— Collected material —
⟨

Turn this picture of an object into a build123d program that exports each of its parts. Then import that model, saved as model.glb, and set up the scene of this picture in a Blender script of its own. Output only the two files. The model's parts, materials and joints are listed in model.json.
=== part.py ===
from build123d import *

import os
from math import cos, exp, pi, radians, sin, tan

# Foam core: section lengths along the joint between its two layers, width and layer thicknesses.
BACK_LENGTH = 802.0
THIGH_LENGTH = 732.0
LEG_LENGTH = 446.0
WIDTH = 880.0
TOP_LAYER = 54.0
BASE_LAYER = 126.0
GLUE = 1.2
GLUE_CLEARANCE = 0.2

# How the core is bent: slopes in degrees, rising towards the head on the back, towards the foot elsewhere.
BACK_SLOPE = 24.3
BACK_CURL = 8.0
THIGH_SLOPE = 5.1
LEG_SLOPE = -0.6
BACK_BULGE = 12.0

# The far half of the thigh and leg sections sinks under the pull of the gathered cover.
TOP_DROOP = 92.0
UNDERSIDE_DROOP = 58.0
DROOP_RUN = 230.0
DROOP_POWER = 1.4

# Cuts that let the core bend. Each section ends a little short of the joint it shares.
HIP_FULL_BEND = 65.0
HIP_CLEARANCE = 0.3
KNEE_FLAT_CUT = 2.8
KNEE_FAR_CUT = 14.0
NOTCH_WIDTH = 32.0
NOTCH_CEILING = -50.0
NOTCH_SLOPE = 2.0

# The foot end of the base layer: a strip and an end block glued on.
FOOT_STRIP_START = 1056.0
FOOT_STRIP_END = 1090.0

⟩

Type the material above out again, exactly.

Turn this picture of an object into a build123d program that exports each of its parts. Then import that model, saved as model.glb, and set up the scene of this picture in a Blender script of its own. Output only the two files. The model's parts, materials and joints are listed in model.json.
=== part.py ===
from build123d import *

import os
from math import cos, exp, pi, radians, sin, tan

# Foam core: section lengths along the joint between its two layers, width and layer thicknesses.
BACK_LENGTH = 802.0
THIGH_LENGTH = 732.0
LEG_LENGTH = 446.0
WIDTH = 880.0
TOP_LAYER = 54.0
BASE_LAYER = 126.0
GLUE = 1.2
GLUE_CLEARANCE = 0.2

# How the core is bent: slopes in degrees, rising towards the head on the back, towards the foot elsewhere.
BACK_SLOPE = 24.3
BACK_CURL = 8.0
THIGH_SLOPE = 5.1
LEG_SLOPE = -0.6
BACK_BULGE = 12.0

# The far half of the thigh and leg sections sinks under the pull of the gathered cover.
TOP_DROOP = 92.0
UNDERSIDE_DROOP = 58.0
DROOP_RUN = 230.0
DROOP_POWER = 1.4

# Cuts that let the core bend. Each section ends a little short of the joint it shares.
HIP_FULL_BEND = 65.0
HIP_CLEARANCE = 0.3
KNEE_FLAT_CUT = 2.8
KNEE_FAR_CUT = 14.0
NOTCH_WIDTH = 32.0
NOTCH_CEILING = -50.0
NOTCH_SLOPE = 2.0

# The foot end of the base layer: a strip and an end block glued on.
FOOT_STRIP_START = 1056.0
FOOT_STRIP_END = 1090.0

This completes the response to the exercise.